• _TASK DETAILS_:
In the records below, find the line containing "1.0, 0.434), 0.2)" and the line containing "if empty is"; please repeat exactly the lines from one to the other, both included, and nothing more.

• _GIVEN RECORDS_:
** START **

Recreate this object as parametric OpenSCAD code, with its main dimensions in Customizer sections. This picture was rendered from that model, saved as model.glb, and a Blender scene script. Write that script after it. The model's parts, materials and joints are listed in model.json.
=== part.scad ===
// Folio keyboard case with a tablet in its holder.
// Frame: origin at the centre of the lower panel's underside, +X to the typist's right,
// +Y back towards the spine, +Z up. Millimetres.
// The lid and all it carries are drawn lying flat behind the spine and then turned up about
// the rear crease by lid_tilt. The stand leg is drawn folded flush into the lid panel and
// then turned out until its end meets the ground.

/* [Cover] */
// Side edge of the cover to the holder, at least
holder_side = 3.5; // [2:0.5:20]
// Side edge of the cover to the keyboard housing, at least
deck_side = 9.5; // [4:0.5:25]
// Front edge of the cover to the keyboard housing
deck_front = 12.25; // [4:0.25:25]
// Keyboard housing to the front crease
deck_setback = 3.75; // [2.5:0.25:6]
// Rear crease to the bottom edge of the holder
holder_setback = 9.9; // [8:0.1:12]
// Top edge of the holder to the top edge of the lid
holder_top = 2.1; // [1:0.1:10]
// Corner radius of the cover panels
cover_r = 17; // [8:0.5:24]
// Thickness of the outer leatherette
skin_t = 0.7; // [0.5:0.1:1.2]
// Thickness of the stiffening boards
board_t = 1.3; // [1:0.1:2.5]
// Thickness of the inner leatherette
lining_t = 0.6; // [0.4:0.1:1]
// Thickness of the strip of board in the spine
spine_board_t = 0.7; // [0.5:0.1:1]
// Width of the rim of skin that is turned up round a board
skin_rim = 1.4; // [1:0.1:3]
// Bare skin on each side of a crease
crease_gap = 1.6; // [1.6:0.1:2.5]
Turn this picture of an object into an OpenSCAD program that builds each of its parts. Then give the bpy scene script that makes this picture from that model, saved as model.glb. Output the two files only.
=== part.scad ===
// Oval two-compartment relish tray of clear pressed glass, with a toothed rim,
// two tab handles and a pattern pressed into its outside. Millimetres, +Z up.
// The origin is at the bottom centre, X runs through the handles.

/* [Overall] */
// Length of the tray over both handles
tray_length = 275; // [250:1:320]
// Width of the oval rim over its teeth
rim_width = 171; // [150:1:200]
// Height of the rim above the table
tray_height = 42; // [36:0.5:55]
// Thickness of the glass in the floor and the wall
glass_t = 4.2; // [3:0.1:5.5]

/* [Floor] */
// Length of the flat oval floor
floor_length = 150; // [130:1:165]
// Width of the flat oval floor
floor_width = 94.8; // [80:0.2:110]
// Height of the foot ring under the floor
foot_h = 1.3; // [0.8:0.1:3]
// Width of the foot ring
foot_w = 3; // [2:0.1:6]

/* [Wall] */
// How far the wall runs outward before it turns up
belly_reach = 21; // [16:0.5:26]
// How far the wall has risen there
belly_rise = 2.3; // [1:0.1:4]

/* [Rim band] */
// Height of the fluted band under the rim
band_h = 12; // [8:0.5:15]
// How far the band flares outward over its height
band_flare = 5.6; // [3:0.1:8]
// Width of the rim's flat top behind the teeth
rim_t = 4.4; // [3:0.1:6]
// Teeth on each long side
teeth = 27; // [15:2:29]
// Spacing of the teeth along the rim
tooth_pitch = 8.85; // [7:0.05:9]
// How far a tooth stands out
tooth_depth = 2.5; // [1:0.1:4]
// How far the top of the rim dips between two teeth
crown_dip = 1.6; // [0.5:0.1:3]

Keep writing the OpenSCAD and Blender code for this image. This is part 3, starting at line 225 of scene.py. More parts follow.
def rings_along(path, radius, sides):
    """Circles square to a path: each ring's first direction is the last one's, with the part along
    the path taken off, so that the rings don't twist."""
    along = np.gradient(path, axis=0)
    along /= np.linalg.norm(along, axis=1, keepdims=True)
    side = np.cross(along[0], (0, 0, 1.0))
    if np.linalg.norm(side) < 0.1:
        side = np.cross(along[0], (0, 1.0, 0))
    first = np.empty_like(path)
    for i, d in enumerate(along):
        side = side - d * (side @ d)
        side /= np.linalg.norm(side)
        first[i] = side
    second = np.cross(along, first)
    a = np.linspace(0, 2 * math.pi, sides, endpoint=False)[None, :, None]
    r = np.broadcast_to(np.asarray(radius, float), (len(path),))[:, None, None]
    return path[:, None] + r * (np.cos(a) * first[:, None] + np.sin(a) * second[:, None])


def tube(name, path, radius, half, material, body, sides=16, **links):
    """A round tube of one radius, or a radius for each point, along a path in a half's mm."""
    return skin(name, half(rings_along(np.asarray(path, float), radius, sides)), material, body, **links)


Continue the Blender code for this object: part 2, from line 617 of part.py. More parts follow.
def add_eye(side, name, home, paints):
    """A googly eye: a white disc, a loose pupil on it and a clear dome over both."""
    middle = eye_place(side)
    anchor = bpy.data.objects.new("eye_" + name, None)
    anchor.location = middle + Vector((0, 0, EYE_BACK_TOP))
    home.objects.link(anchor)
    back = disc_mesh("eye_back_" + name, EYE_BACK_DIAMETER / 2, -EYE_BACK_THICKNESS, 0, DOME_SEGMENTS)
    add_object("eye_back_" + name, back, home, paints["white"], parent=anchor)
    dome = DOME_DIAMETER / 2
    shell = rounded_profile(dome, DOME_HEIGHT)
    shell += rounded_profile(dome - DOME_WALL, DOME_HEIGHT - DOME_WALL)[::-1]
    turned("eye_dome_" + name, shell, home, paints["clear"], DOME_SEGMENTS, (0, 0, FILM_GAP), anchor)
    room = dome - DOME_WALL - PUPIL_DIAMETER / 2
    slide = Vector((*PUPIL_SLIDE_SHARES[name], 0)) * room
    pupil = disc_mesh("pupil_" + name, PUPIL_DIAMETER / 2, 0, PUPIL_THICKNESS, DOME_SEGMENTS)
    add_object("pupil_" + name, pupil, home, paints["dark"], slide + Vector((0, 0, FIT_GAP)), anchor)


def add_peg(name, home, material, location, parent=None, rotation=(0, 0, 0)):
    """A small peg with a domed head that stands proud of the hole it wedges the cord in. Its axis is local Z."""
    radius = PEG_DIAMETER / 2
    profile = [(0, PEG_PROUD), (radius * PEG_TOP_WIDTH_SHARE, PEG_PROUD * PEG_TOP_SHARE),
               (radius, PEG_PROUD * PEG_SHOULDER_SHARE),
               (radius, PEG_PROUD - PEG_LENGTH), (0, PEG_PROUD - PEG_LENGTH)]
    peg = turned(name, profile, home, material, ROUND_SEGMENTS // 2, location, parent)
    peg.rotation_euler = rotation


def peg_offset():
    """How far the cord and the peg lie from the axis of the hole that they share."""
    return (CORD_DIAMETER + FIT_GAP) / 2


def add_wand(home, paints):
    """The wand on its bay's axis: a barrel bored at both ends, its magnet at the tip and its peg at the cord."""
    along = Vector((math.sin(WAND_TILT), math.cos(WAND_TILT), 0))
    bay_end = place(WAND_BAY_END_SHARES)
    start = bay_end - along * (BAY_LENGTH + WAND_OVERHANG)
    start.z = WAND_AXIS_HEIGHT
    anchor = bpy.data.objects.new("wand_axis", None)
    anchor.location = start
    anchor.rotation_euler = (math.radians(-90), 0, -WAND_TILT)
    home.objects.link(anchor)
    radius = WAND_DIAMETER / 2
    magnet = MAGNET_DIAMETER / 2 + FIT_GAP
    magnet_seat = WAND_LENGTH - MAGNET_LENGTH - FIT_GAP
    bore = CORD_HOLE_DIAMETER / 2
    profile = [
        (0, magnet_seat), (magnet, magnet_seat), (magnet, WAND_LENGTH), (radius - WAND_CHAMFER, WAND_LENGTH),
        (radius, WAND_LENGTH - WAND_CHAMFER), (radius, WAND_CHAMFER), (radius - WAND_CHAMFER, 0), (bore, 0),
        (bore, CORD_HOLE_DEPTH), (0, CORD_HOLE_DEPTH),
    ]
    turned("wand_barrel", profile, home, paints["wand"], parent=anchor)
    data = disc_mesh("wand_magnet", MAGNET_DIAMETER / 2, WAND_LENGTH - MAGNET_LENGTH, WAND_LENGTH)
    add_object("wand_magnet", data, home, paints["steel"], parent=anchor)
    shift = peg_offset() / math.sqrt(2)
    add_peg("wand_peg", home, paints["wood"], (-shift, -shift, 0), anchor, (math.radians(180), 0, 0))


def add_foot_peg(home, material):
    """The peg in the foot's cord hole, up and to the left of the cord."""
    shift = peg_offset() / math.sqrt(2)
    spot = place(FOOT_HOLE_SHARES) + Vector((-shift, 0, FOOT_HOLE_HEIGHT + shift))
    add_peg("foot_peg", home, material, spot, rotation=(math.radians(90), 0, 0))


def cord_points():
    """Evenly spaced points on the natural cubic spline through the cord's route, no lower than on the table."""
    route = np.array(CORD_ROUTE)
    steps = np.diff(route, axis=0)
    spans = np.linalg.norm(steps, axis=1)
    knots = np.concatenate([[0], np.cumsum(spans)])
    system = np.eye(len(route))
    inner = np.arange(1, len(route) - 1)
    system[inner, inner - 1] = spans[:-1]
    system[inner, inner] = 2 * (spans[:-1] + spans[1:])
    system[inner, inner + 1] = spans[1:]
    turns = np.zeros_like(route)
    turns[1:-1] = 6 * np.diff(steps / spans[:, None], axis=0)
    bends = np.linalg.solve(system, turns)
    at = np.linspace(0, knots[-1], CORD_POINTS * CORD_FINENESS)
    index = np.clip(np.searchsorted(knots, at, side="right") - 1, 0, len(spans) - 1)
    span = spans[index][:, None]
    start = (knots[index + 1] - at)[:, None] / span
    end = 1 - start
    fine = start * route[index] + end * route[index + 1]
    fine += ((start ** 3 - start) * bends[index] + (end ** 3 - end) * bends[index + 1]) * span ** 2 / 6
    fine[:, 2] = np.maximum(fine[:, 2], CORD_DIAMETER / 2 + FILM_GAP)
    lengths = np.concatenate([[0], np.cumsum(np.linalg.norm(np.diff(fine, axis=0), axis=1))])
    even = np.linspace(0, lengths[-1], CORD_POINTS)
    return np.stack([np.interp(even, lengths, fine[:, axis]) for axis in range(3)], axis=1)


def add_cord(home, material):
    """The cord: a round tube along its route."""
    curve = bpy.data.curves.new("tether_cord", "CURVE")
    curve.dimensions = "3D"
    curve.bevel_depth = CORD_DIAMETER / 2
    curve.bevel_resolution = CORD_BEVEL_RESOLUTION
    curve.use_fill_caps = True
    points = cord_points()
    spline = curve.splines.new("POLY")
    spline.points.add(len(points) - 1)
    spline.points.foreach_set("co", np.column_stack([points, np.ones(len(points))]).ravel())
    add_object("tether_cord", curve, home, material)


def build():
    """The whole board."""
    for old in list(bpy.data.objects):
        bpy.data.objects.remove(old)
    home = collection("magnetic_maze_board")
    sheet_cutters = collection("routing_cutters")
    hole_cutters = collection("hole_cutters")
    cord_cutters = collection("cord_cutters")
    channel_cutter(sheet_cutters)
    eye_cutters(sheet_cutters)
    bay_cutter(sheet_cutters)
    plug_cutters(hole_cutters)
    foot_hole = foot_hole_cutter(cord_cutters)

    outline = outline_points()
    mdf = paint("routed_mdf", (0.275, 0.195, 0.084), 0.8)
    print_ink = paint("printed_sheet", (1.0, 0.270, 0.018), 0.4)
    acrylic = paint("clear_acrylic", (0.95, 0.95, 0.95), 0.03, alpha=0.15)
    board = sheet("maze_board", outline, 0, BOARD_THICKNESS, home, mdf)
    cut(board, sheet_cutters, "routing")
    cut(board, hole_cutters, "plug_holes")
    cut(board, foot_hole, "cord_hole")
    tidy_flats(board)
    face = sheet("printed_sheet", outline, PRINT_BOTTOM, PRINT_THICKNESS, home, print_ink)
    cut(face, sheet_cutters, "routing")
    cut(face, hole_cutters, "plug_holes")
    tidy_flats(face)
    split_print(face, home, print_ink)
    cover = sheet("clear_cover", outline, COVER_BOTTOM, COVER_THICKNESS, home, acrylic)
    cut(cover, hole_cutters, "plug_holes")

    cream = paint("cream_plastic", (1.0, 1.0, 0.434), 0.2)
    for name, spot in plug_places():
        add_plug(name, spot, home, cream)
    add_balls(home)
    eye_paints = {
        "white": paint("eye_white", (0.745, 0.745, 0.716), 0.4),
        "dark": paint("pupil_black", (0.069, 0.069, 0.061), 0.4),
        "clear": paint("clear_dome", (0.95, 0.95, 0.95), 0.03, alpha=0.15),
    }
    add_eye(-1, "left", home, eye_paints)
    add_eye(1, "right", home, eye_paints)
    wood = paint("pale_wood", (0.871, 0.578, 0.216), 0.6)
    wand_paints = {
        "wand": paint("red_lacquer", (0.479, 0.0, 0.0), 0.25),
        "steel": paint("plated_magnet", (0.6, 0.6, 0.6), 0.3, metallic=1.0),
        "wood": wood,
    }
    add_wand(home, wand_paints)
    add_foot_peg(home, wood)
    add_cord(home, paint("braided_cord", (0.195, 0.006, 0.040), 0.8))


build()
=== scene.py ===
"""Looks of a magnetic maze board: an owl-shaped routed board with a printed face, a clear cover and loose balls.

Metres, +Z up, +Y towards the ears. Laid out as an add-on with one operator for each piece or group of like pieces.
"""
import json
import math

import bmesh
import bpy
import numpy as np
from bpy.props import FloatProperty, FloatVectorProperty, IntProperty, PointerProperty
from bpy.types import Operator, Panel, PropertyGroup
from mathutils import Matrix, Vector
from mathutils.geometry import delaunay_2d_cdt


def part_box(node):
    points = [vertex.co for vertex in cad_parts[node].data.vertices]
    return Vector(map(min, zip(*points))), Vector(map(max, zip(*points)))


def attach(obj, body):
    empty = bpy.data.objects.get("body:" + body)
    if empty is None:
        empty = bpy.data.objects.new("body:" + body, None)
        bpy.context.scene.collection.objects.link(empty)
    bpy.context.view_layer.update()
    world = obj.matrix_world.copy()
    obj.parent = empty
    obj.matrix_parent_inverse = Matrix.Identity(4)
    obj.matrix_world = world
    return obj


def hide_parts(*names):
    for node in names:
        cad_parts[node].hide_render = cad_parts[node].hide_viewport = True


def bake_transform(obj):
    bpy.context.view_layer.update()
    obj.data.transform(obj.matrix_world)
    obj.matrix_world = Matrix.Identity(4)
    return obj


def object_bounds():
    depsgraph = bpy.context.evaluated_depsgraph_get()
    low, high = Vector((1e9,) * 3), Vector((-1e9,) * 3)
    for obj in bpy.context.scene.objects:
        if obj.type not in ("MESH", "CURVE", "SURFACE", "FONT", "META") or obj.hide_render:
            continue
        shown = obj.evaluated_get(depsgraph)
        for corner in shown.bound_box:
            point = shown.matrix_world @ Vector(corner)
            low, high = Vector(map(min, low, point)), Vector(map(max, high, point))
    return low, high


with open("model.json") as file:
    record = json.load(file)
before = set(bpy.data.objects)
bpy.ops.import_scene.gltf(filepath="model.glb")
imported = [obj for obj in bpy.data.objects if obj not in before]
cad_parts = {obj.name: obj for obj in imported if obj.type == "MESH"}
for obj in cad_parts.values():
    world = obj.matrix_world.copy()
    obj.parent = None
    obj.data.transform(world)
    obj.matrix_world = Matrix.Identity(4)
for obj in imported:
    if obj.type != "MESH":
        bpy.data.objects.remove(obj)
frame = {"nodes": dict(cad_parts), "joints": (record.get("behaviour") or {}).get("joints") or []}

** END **

• _WORKED ANSWER_:
    cream = paint("cream_plastic", (1.0, 1.0, 0.434), 0.2)
    for name, spot in plug_places():
        add_plug(name, spot, home, cream)
    add_balls(home)
    eye_paints = {
        "white": paint("eye_white", (0.745, 0.745, 0.716), 0.4),
        "dark": paint("pupil_black", (0.069, 0.069, 0.061), 0.4),
        "clear": paint("clear_dome", (0.95, 0.95, 0.95), 0.03, alpha=0.15),
    }
    add_eye(-1, "left", home, eye_paints)
    add_eye(1, "right", home, eye_paints)
    wood = paint("pale_wood", (0.871, 0.578, 0.216), 0.6)
    wand_paints = {
        "wand": paint("red_lacquer", (0.479, 0.0, 0.0), 0.25),
        "steel": paint("plated_magnet", (0.6, 0.6, 0.6), 0.3, metallic=1.0),
        "wood": wood,
    }
    add_wand(home, wand_paints)
    add_foot_peg(home, wood)
    add_cord(home, paint("braided_cord", (0.195, 0.006, 0.040), 0.8))


build()
=== scene.py ===
"""Looks of a magnetic maze board: an owl-shaped routed board with a printed face, a clear cover and loose balls.

Metres, +Z up, +Y towards the ears. Laid out as an add-on with one operator for each piece or group of like pieces.
"""
import json
import math

import bmesh
import bpy
import numpy as np
from bpy.props import FloatProperty, FloatVectorProperty, IntProperty, PointerProperty
from bpy.types import Operator, Panel, PropertyGroup
from mathutils import Matrix, Vector
from mathutils.geometry import delaunay_2d_cdt


def part_box(node):
    points = [vertex.co for vertex in cad_parts[node].data.vertices]
    return Vector(map(min, zip(*points))), Vector(map(max, zip(*points)))


def attach(obj, body):
    empty = bpy.data.objects.get("body:" + body)
    if empty is None:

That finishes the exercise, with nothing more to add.